Réflexion et conclusions
  • Les jeunes sont considérés comme un atout et sont habilités à apporter une contribution constructive à la stabilisation au Mali, notamment dans les régions du nord et du centre.
  • Offrir des solutions de rechange au recrutement dans des groupes extrémistes en offrant un espace pour que les jeunes mènent un dialogue inter et intracommunautaire, et même intergénérationnel, sensibilisent et soient sensibilisés aux droits de l’homme et à l’éducation à la paix, soient informés sur les droits de l’homme.
  • Renforcer la résilience des jeunes grâce à des formations professionnelles pour générer des revenus et soutenir l’économie locale. L’engagement positif de la jeunesse dans la promotion des droits de l’homme et de l’éducation à la paix pourrait avoir une incidence sur la dynamique de la violence en cours dans les régions du nord et du centre.
  • Exploiter pleinement le potentiel de l’éducation en vue de prévenir l’extrémisme violent à travers des réformes et mesures nécessaires.

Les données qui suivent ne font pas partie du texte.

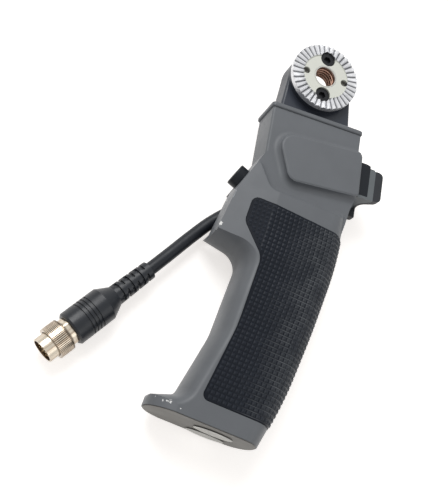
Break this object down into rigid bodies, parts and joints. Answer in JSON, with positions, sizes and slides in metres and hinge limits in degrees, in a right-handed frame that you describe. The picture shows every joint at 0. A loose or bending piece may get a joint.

Les jeunes vulnérables sont en mesure de rejeter les idéologies violentes et offrir des possibilités de dialogue, de discussion et d’activités économiques comme moyen de promouvoir la tolérance, la compréhension et la réconciliation entre les communautés.
  • L’intégration de la prévention de l’extrémisme violent dans les politiques et pratiques éducatives, en commençant par les programmes d’enseignement et la formation des enseignants.
  • Et en fin, constituer un réseau régional à mettre en place pour soutenir l’échange et la mise en œuvre d’activités visant à prévenir l’extrémisme violent par l’éducation.